En d'autres temps, il aurait été possible d'agir autrement, en allant jusqu'au bout de nos engagements révolutionnaires et de la disponibilité de nombreuses parties arabes, divisées et marginalisées, qui attendent le signal d'une nouvelle reconquête de la dignité perdue. Et ce signal ne peut venir que d'une Algérie ayant gardé le cap en toutes circonstances. Mais cette voie n'est plus possible et l'on ne peut revenir en arrière ! Le nouveau front du refus, souhaité par beaucoup, est incompatible avec la réalité du moment. Le rapport de force mondial est en faveur de ceux qui normalisent.

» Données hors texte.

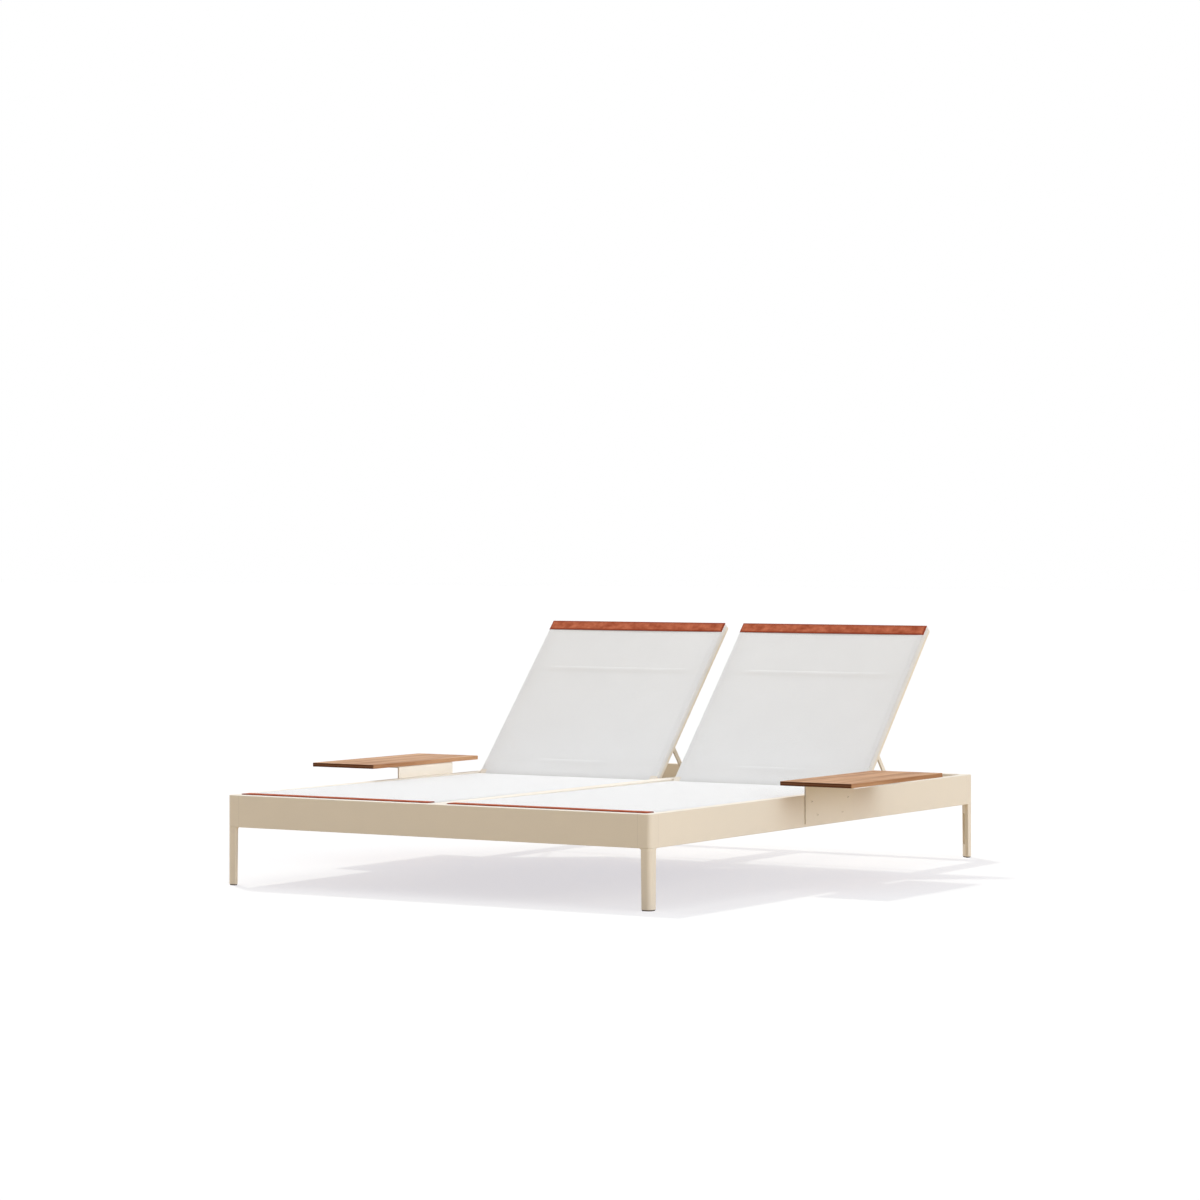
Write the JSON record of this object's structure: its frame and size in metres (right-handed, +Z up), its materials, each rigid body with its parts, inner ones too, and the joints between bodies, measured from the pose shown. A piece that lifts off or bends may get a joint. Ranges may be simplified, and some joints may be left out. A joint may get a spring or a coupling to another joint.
{
  "type": "double chaise lounger",
  "caption": "Low double sun lounger on a cream metal frame with taut mesh beds, hinged backrests on folding props, and a teak side table on each outer rail.",
  "frame": {"origin": "on the floor, under the middle of the lounger", "axes": "+Z up, +Y towards the head end, -Y the foot end, +X to the right when seen from the foot end"},
  "size_m": [1.9128, 2, 0.7464],
  "materials": {
    "frame": "cream powder coat, fine satin grain",
    "sling": "taut white woven mesh",
    "trim": "terracotta leather, stitched edge",
    "teak": "oiled teak",
    "pad": "matt black",
    "steel": "plain stainless steel"
  },
  "bodies": {
    "frame": {"front_rail": "frame", "rear_rail": "frame", "centre_rail": "frame", "foot_pads": "pad", "front_left_leg": "frame", "front_right_leg": "frame", "rear_right_leg": "frame", "rear_left_leg": "frame", "left_side_rail": "frame", "left_seat_side_tubes": "frame", "left_seat_cross_tubes": "frame", "left_seat_sling": "sling", "left_foot_trim": "trim", "left_seat_brackets": "frame", "left_hinge_studs": "steel", "left_prop_racks": "frame", "left_table_plate": "frame", "left_table_board": "teak", "left_table_screws": "frame", "left_board_screws": "steel", "right_side_rail": "frame", "right_seat_side_tubes": "frame", "right_seat_cross_tubes": "frame", "right_seat_sling": "sling", "right_foot_trim": "trim", "right_seat_brackets": "frame", "right_hinge_studs": "steel", "right_prop_racks": "frame", "right_table_plate": "frame", "right_table_board": "teak", "right_table_screws": "frame", "right_board_screws": "steel"},
    "left_backrest": {"left_backrest_side_tubes": "frame", "left_backrest_knuckles": "frame", "left_backrest_cross_tubes": "frame", "left_backrest_sling": "sling", "left_head_trim": "trim", "left_prop_pins": "steel"},
    "left_prop": {"left_prop_arms": "frame", "left_prop_rod": "frame"},
    "right_backrest": {"right_backrest_side_tubes": "frame", "right_backrest_knuckles": "frame", "right_backrest_cross_tubes": "frame", "right_backrest_sling": "sling", "right_head_trim": "trim", "right_prop_pins": "steel"},
    "right_prop": {"right_prop_arms": "frame", "right_prop_rod": "frame"}
  },
  "joints": [
    {"name": "left_backrest_hinge", "type": "hinge", "parent": "frame", "child": "left_backrest", "pos_m": [-0.3646, 0.2973, 0.2475], "axis": [1, 0, 0], "range_deg": [-47.4, 15]},
    {"name": "left_prop_hinge", "type": "hinge", "parent": "left_backrest", "child": "left_prop", "pos_m": [-0.3646, 0.42049, 0.38147], "axis": [1, 0, 0], "range_deg": [-27, 85.32]},
    {"name": "right_backrest_hinge", "type": "hinge", "parent": "frame", "child": "right_backrest", "pos_m": [0.3646, 0.2973, 0.2475], "axis": [1, 0, 0], "range_deg": [-47.4, 15]},
    {"name": "right_prop_hinge", "type": "hinge", "parent": "right_backrest", "child": "right_prop", "pos_m": [0.3646, 0.42049, 0.38147], "axis": [1, 0, 0], "range_deg": [-27, 85.32]}
  ],
  "couplings": [
    {"joint": "left_prop_hinge", "follows": "left_backrest_hinge", "ratio": -1.8},
    {"joint": "right_prop_hinge", "follows": "right_backrest_hinge", "ratio": -1.8}
  ]
}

C'est une évidence et l'ignorer peut engendrer beaucoup de désillusions.
Faut-il abdiquer ? Je ne pense pas que l'on puisse imaginer un tel choix à partir d'Alger. Toute notre histoire est faite de résistance et c'est cette constante qui renforcera toujours notre conviction que l'issue du combat entre l'oppression et la liberté, entre la justice et l'injustice, se réglera en définitive par les peuples. Ce qui nous rassure - pour terminer sur une note optimiste - est justement l'engagement massif et sincère des peuples pour la cause palestinienne. Ils se réveilleront un jour...
M. F.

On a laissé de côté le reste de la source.